- **INSTRUCTION**: Please repeat all of the lines that follow, exactly as written.

- **DATASET RECORDS**:
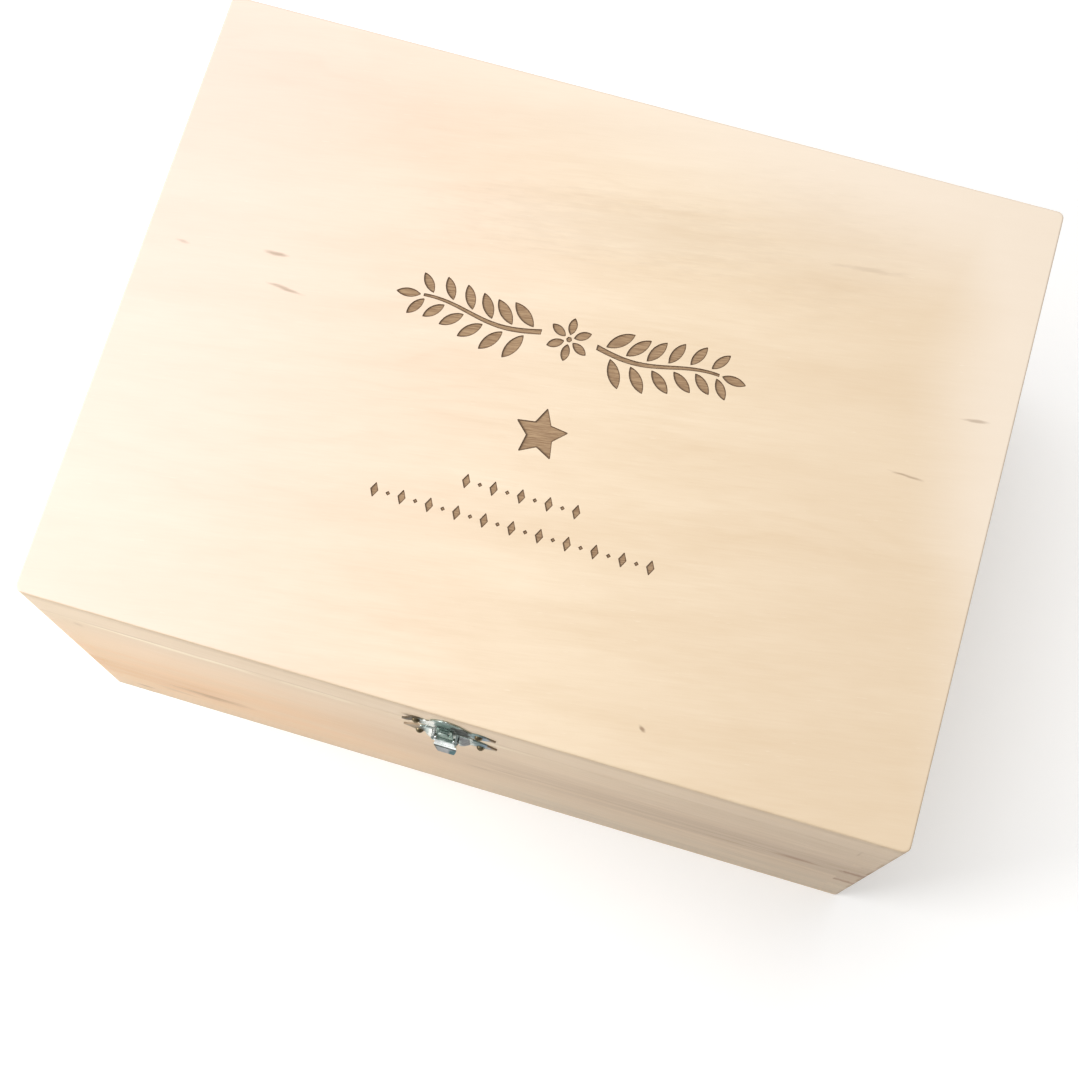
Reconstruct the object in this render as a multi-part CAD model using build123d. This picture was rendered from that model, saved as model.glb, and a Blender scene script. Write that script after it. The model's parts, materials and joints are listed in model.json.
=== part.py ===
from build123d import *
import math
import os

# ---------------------------------------------------------------------------
# Keepsake box with a hinged lid: finger-jointed softwood walls, plywood top
# and bottom, two nailed butt hinges at the back, and a nailed toggle latch
# (duckbill lever, flat link, hook) on the front. A star, a leafy band and two
# rows of lozenges are burnt into the lid.
#
# Frame: origin at the centre of the underside, +X to the right, +Y to the
# back, +Z up. All sizes in millimetres. Rest position: lid shut, latch shut.
# ---------------------------------------------------------------------------

# --- box -------------------------------------------------------------------
WIDTH = 400.0            # outer size along X
DEPTH = 300.0            # outer size along Y
HEIGHT = 225.0           # outer size along Z, lid shut
PLY = 4.0                # plywood top and bottom
WALL = 12.0              # softwood wall boards
SEAM_Z = 187.0           # height of the saw cut between base and lid
SEAM_GAP = 0.3           # gap left in the closed seam
CORNER_R = 3.0           # rounding of the four upright corners
EDGE_R = 0.8             # sanded edge of the plywood panels
FINGER = 17.4            # height of one finger of the corner joints

# --- star burnt into the lid ------------------------------------------------
STAR_X, STAR_Y = 0.5, -17.7
STAR_R = 12.5            # circumscribed radius
STAR_RATIO = 0.50        # inner radius / outer radius
STAR_DEPTH = 0.4

# --- leafy band and lozenge rows burnt into the lid ---------------------------
BAND_Y = 28.5            # middle line of the band
BAND_REACH = 82.0        # half length of the band
STEM_START = 13.0        # where a stem begins, from the middle
STEM_WAVE = 2.6          # how far a stem waves up and down
ROW_PITCH = 12.6         # spacing of the large lozenges
ROWS = ((-47.5, 2), (-62.5, 5))      # height of a row, lozenges either side
ENGRAVE_DEPTH = 0.4

# --- hinges ----------------------------------------------------------------
HINGE_X = 120.0          # distance of each hinge from the middle
HINGE_W = 32.0           # length of a leaf along X
HINGE_LEAF = 13.5        # height of a leaf from the pin's axis
LEAF_T = 0.8             # sheet thickness
KNUCKLE_R = 2.15         # outer radius of the rolled knuckles
HINGE_PIN_R = 0.95
HINGE_BORE_R = 1.03
KNUCKLE_GAP = 0.25       # gap between neighbouring knuckles
HINGE_AXIS_Y = DEPTH / 2 + 2.25
HINGE_NAIL_U = 10.0      # nail position from the hinge's middle
HINGE_NAIL_V = 8.6       # nail position from the pin's axis

# --- latch (u from its own middle along X, p outwards from the front) ------
LATCH_X = -3.0
BLOCK_X = -4.2           # the lever block sits a little left of the plates
SHEET = 0.8
WING_U = 22.0            # half length of the plates, tip to tip
LATCH_NAIL_U = 14.4
CATCH_ZC = 199.0         # height of the lid plate's nails
LOWER_ZC = 170.0         # height of the base plate's nails
PIVOT_P, PIVOT_Z = 3.6, 182.0      # lever pivot
LINK_P, LINK_Z = 2.9, 178.0        # link pivot, carried by the lever
BAR_P, BAR_Z = 1.7, 196.8          # middle of the link's cross bar
LINK_T = 0.7
LINK_HALF_W = 3.7
CHEEK_IN, CHEEK_OUT = 3.9, 4.7
EAR_IN, EAR_OUT = 4.85, 5.85
SHOULDER_IN, SHOULDER_OUT = 6.3, 10.8

FRONT_Y = -DEPTH / 2
BACK_Y = DEPTH / 2
BASE_TOP = SEAM_Z - SEAM_GAP / 2
LID_BOTTOM = SEAM_Z + SEAM_GAP / 2
FRAME_TOP = HEIGHT - PLY

parts = {}


# ---------------------------------------------------------------------------
# helpers
# ---------------------------------------------------------------------------
def prism_xz(points, y0, y1):
    """Extrude an outline given as (x, z) points from y0 to y1."""
    face = make_face(Polyline(*[(x, 0, z) for x, z in points], close=True))
    solid = extrude(face, amount=(y1 - y0), dir=(0, 1, 0))
    return Pos(0, y0, 0) * solid


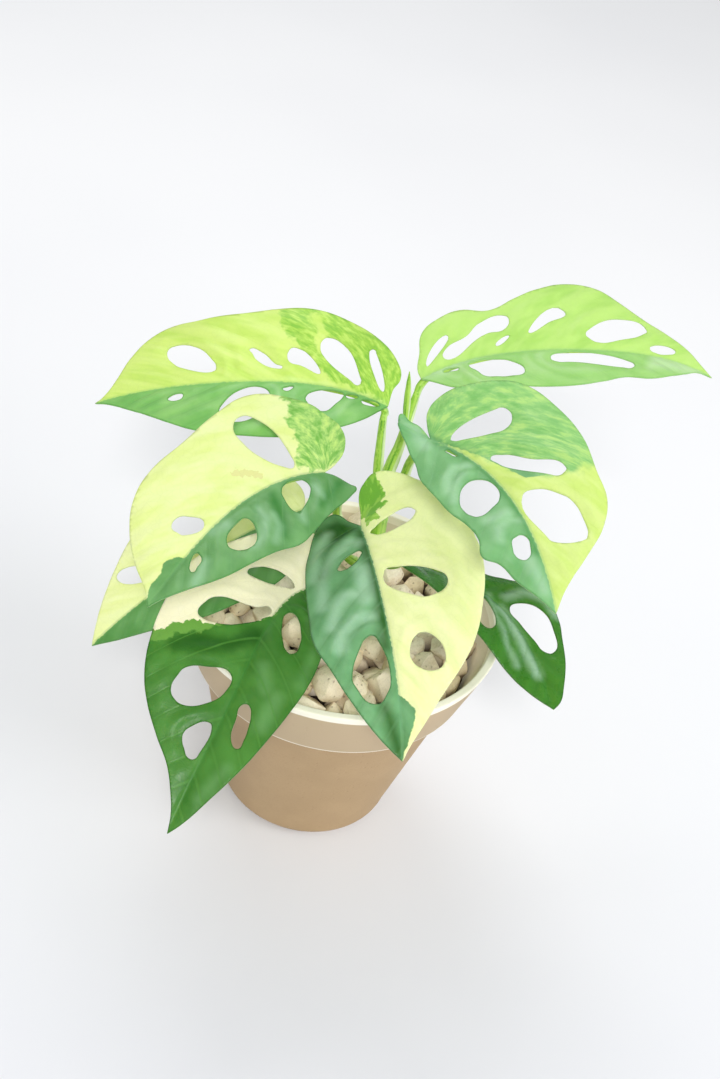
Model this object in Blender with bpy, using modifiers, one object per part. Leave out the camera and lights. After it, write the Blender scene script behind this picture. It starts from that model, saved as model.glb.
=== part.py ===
"""Monstera adansonii with cream, lime and green leaves, in a beige pot 12 cm across.

Blender's unit is the metre and +Z points up. The origin is the centre of the pot's
flat underside. Sizes below are in millimetres and are turned into metres by MM.
"""
import math
import random
from dataclasses import dataclass

import bmesh
import bpy
import numpy as np

MM = 0.001
GAP = 0.3  # between pieces that rest on each other

# Pot: a tapered body under a tapered rim band, which stands a little proud of it
POT_HEIGHT = 96.0
RIM_RADIUS = 60.0
BAND_HEIGHT = 24.4
BAND_FOOT_RADIUS = 53.0
BODY_TOP_RADIUS = 49.8
BODY_FOOT_RADIUS = 34.0
FOOT_ROUNDING = 6.0
WALL = 3.0
LIP_ROUNDING = 0.8
FLOOR = 4.0
TURN_STEPS = 44
DRAIN_HOLES = 4
DRAIN_RADIUS = 3.5
DRAIN_CIRCLE = 18.0

# What fills the pot: a plug of potting mix, then a bed of pumice stones
MIX_TOP = 77.0
BED_TOP = 82.0
STONE_SPACING = 10.5
STONE_SIZE = (10.5, 13.5)
STONE_CORNERS = 12
STONE_SEED = 9

# Stem: it stands straight in the pot's filling, then leans to its top
STEM_FOOT = 58.0
STEM_ROUTE = ((8, 20, STEM_FOOT), (8, 20, 90), (6.6, 18, 118), (5, 16, 144))
STEM_RADII = (3.4, 3.4, 3.0, 2.5)
STEM_HOLE_RADIUS = 3.9

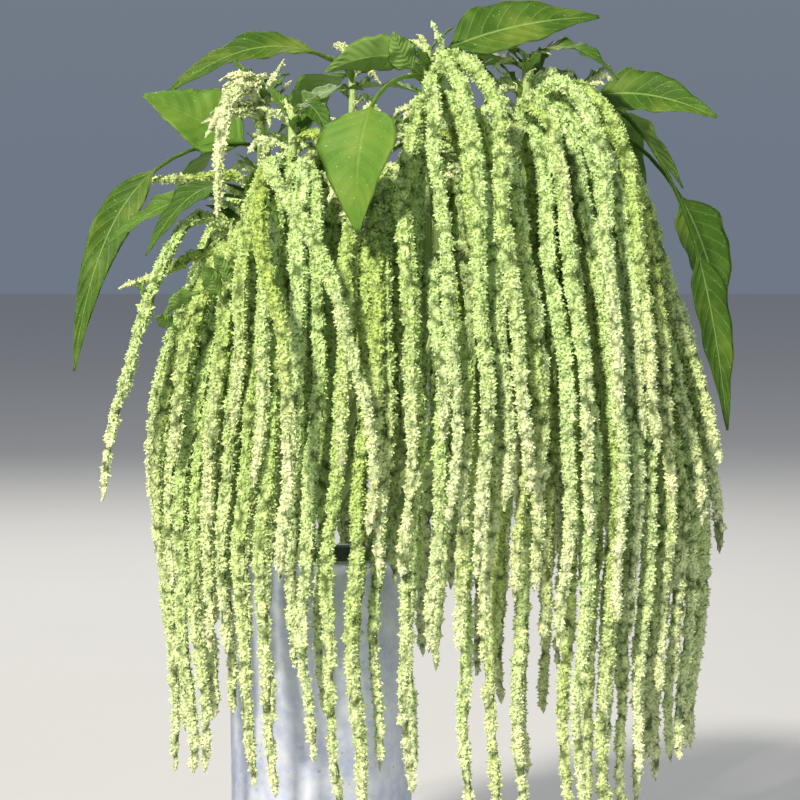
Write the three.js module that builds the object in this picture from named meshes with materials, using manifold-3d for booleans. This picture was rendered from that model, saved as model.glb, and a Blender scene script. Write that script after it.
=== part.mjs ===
// Potted love-lies-bleeding: a zinc bucket of soil, leafy stems, and sprays of hanging flower tassels.
// Millimetres, +Z up. The origin is the middle of the bucket's foot, and -Y is the front.
import * as THREE from "three";
import { mergeVertices } from "three/addons/utils/BufferGeometryUtils.js";
import Module from "manifold-3d";

const wasm = await Module();
wasm.setup();

// Driving dimensions
const FIT_GAP = 0.3;
const BUCKET = { height: 300, radius: 72.5, wall: 1.5, roll: 2.6, bead: 1.2, beadHeight: 6, sides: 28 };
const SOIL = { top: 278, crown: 5, holeDepth: 66 };

// The curtain of tassels is an ellipse in plan, and its middle lies to the right of the bucket
const CURTAIN = { middle: 90, halfWidth: 211, halfDepth: 182 };

// Stems stand upright in the soil, at footShare of their place in the curtain, and lean out above it
const STEM = {
  sides: 6,
  footRadius: 4.6,
  tipRadius: 3.1,
  taperOver: 400,
  footShare: 0.36,
  leanFrom: 286,
  leanTo: 500,
  bends: [286, 335, 380, 430, 500],
};

// The sleeve of flowers round a stem: shares of its height with shares of its radius
const COLLAR = {
  sides: 6,
  radius: 8.4,
  shape: [
    [0, 0.68],
    [0.3, 1],
    [0.7, 0.94],
    [1, 0.62],
  ],
};

// A tassel's radius lies between thin and thick. It has a swell or a waist at every band, and from
// taperFrom on it narrows by taper.
const TASSEL = {
  sides: 3,
  band: 56,
  innerBand: 90,
  waist: 0.72,
  uneven: 0.05,
  taperFrom: 0.5,
  taper: 0.35,
  tip: 0.55,
  rootRadius: 4,
  thin: 7.2,
  thick: 9.1,
};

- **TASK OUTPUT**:
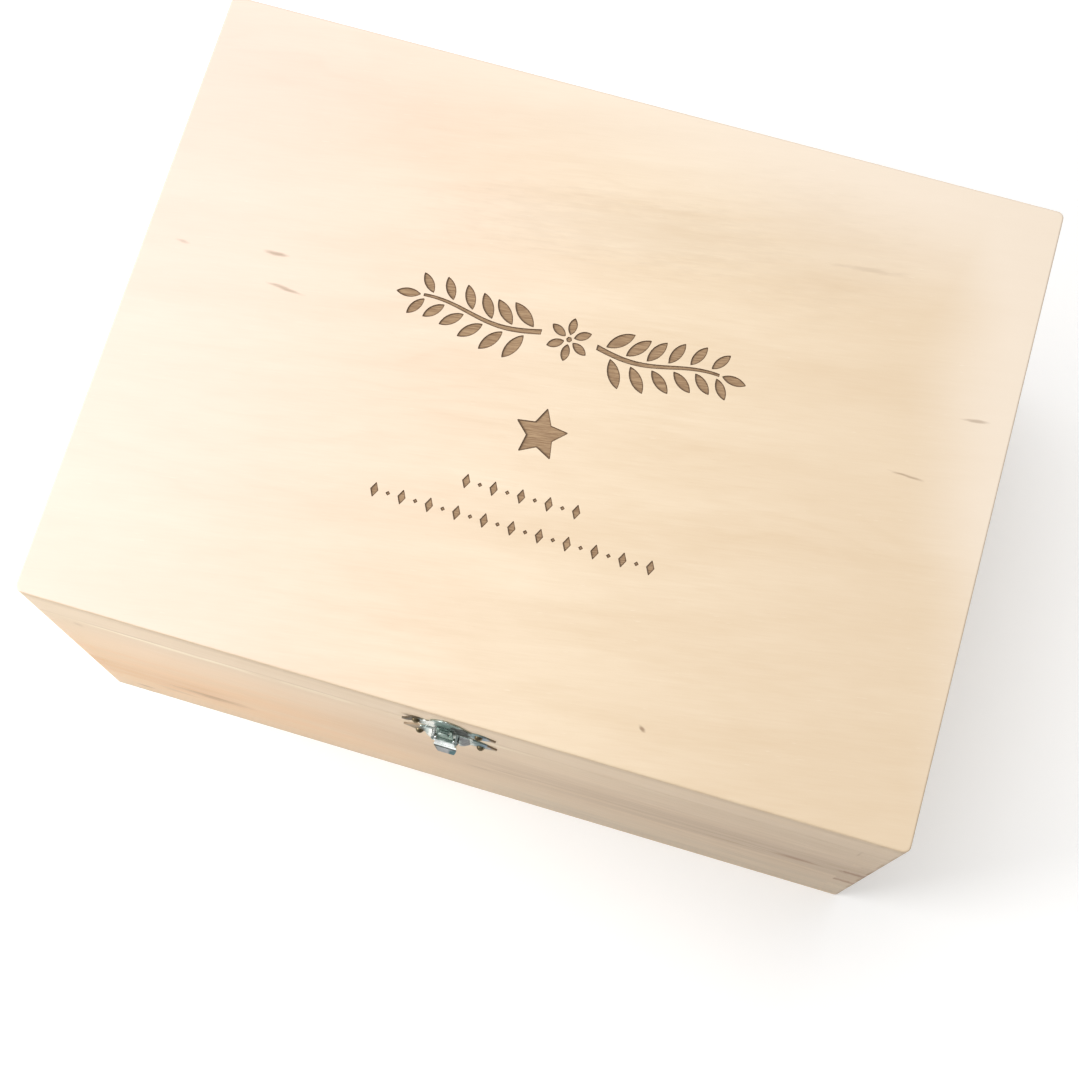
Reconstruct the object in this render as a multi-part CAD model using build123d. This picture was rendered from that model, saved as model.glb, and a Blender scene script. Write that script after it. The model's parts, materials and joints are listed in model.json.
=== part.py ===
from build123d import *
import math
import os

# ---------------------------------------------------------------------------
# Keepsake box with a hinged lid: finger-jointed softwood walls, plywood top
# and bottom, two nailed butt hinges at the back, and a nailed toggle latch
# (duckbill lever, flat link, hook) on the front. A star, a leafy band and two
# rows of lozenges are burnt into the lid.
#
# Frame: origin at the centre of the underside, +X to the right, +Y to the
# back, +Z up. All sizes in millimetres. Rest position: lid shut, latch shut.
# ---------------------------------------------------------------------------

# --- box -------------------------------------------------------------------
WIDTH = 400.0            # outer size along X
DEPTH = 300.0            # outer size along Y
HEIGHT = 225.0           # outer size along Z, lid shut
PLY = 4.0                # plywood top and bottom
WALL = 12.0              # softwood wall boards
SEAM_Z = 187.0           # height of the saw cut between base and lid
SEAM_GAP = 0.3           # gap left in the closed seam
CORNER_R = 3.0           # rounding of the four upright corners
EDGE_R = 0.8             # sanded edge of the plywood panels
FINGER = 17.4            # height of one finger of the corner joints

# --- star burnt into the lid ------------------------------------------------
STAR_X, STAR_Y = 0.5, -17.7
STAR_R = 12.5            # circumscribed radius
STAR_RATIO = 0.50        # inner radius / outer radius
STAR_DEPTH = 0.4

# --- leafy band and lozenge rows burnt into the lid ---------------------------
BAND_Y = 28.5            # middle line of the band
BAND_REACH = 82.0        # half length of the band
STEM_START = 13.0        # where a stem begins, from the middle
STEM_WAVE = 2.6          # how far a stem waves up and down
ROW_PITCH = 12.6         # spacing of the large lozenges
ROWS = ((-47.5, 2), (-62.5, 5))      # height of a row, lozenges either side
ENGRAVE_DEPTH = 0.4

# --- hinges ----------------------------------------------------------------
HINGE_X = 120.0          # distance of each hinge from the middle
HINGE_W = 32.0           # length of a leaf along X
HINGE_LEAF = 13.5        # height of a leaf from the pin's axis
LEAF_T = 0.8             # sheet thickness
KNUCKLE_R = 2.15         # outer radius of the rolled knuckles
HINGE_PIN_R = 0.95
HINGE_BORE_R = 1.03
KNUCKLE_GAP = 0.25       # gap between neighbouring knuckles
HINGE_AXIS_Y = DEPTH / 2 + 2.25
HINGE_NAIL_U = 10.0      # nail position from the hinge's middle
HINGE_NAIL_V = 8.6       # nail position from the pin's axis

# --- latch (u from its own middle along X, p outwards from the front) ------
LATCH_X = -3.0
BLOCK_X = -4.2           # the lever block sits a little left of the plates
SHEET = 0.8
WING_U = 22.0            # half length of the plates, tip to tip
LATCH_NAIL_U = 14.4
CATCH_ZC = 199.0         # height of the lid plate's nails
LOWER_ZC = 170.0         # height of the base plate's nails
PIVOT_P, PIVOT_Z = 3.6, 182.0      # lever pivot
LINK_P, LINK_Z = 2.9, 178.0        # link pivot, carried by the lever
BAR_P, BAR_Z = 1.7, 196.8          # middle of the link's cross bar
LINK_T = 0.7
LINK_HALF_W = 3.7
CHEEK_IN, CHEEK_OUT = 3.9, 4.7
EAR_IN, EAR_OUT = 4.85, 5.85
SHOULDER_IN, SHOULDER_OUT = 6.3, 10.8

FRONT_Y = -DEPTH / 2
BACK_Y = DEPTH / 2
BASE_TOP = SEAM_Z - SEAM_GAP / 2
LID_BOTTOM = SEAM_Z + SEAM_GAP / 2
FRAME_TOP = HEIGHT - PLY

parts = {}


# ---------------------------------------------------------------------------
# helpers
# ---------------------------------------------------------------------------
def prism_xz(points, y0, y1):
    """Extrude an outline given as (x, z) points from y0 to y1."""
    face = make_face(Polyline(*[(x, 0, z) for x, z in points], close=True))
    solid = extrude(face, amount=(y1 - y0), dir=(0, 1, 0))
    return Pos(0, y0, 0) * solid


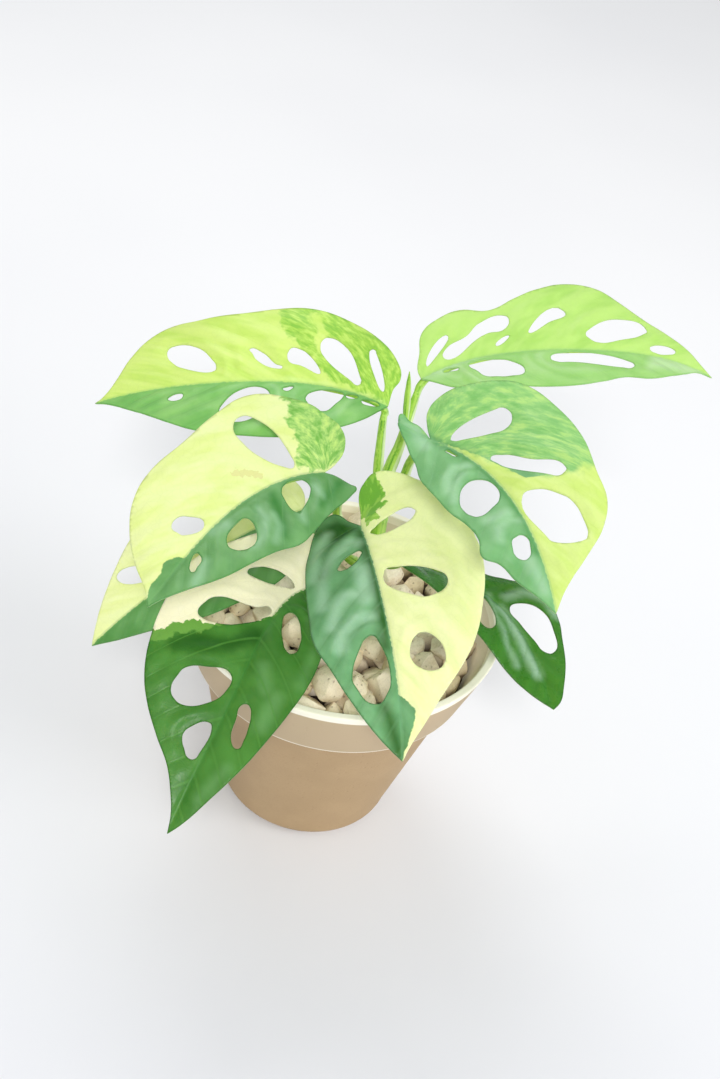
Model this object in Blender with bpy, using modifiers, one object per part. Leave out the camera and lights. After it, write the Blender scene script behind this picture. It starts from that model, saved as model.glb.
=== part.py ===
"""Monstera adansonii with cream, lime and green leaves, in a beige pot 12 cm across.

Blender's unit is the metre and +Z points up. The origin is the centre of the pot's
flat underside. Sizes below are in millimetres and are turned into metres by MM.
"""
import math
import random
from dataclasses import dataclass

import bmesh
import bpy
import numpy as np

MM = 0.001
GAP = 0.3  # between pieces that rest on each other

# Pot: a tapered body under a tapered rim band, which stands a little proud of it
POT_HEIGHT = 96.0
RIM_RADIUS = 60.0
BAND_HEIGHT = 24.4
BAND_FOOT_RADIUS = 53.0
BODY_TOP_RADIUS = 49.8
BODY_FOOT_RADIUS = 34.0
FOOT_ROUNDING = 6.0
WALL = 3.0
LIP_ROUNDING = 0.8
FLOOR = 4.0
TURN_STEPS = 44
DRAIN_HOLES = 4
DRAIN_RADIUS = 3.5
DRAIN_CIRCLE = 18.0

# What fills the pot: a plug of potting mix, then a bed of pumice stones
MIX_TOP = 77.0
BED_TOP = 82.0
STONE_SPACING = 10.5
STONE_SIZE = (10.5, 13.5)
STONE_CORNERS = 12
STONE_SEED = 9

# Stem: it stands straight in the pot's filling, then leans to its top
STEM_FOOT = 58.0
STEM_ROUTE = ((8, 20, STEM_FOOT), (8, 20, 90), (6.6, 18, 118), (5, 16, 144))
STEM_RADII = (3.4, 3.4, 3.0, 2.5)
STEM_HOLE_RADIUS = 3.9

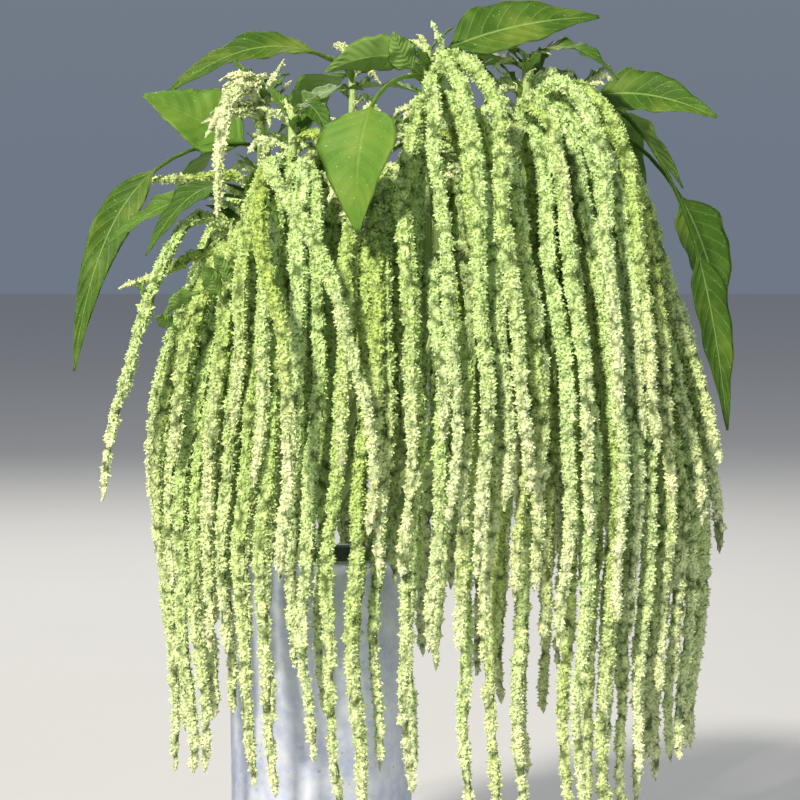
Write the three.js module that builds the object in this picture from named meshes with materials, using manifold-3d for booleans. This picture was rendered from that model, saved as model.glb, and a Blender scene script. Write that script after it.
=== part.mjs ===
// Potted love-lies-bleeding: a zinc bucket of soil, leafy stems, and sprays of hanging flower tassels.
// Millimetres, +Z up. The origin is the middle of the bucket's foot, and -Y is the front.
import * as THREE from "three";
import { mergeVertices } from "three/addons/utils/BufferGeometryUtils.js";
import Module from "manifold-3d";

const wasm = await Module();
wasm.setup();

// Driving dimensions
const FIT_GAP = 0.3;
const BUCKET = { height: 300, radius: 72.5, wall: 1.5, roll: 2.6, bead: 1.2, beadHeight: 6, sides: 28 };
const SOIL = { top: 278, crown: 5, holeDepth: 66 };

// The curtain of tassels is an ellipse in plan, and its middle lies to the right of the bucket
const CURTAIN = { middle: 90, halfWidth: 211, halfDepth: 182 };

// Stems stand upright in the soil, at footShare of their place in the curtain, and lean out above it
const STEM = {
  sides: 6,
  footRadius: 4.6,
  tipRadius: 3.1,
  taperOver: 400,
  footShare: 0.36,
  leanFrom: 286,
  leanTo: 500,
  bends: [286, 335, 380, 430, 500],
};

// The sleeve of flowers round a stem: shares of its height with shares of its radius
const COLLAR = {
  sides: 6,
  radius: 8.4,
  shape: [
    [0, 0.68],
    [0.3, 1],
    [0.7, 0.94],
    [1, 0.62],
  ],
};

// A tassel's radius lies between thin and thick. It has a swell or a waist at every band, and from
// taperFrom on it narrows by taper.
const TASSEL = {
  sides: 3,
  band: 56,
  innerBand: 90,
  waist: 0.72,
  uneven: 0.05,
  taperFrom: 0.5,
  taper: 0.35,
  tip: 0.55,
  rootRadius: 4,
  thin: 7.2,
  thick: 9.1,
};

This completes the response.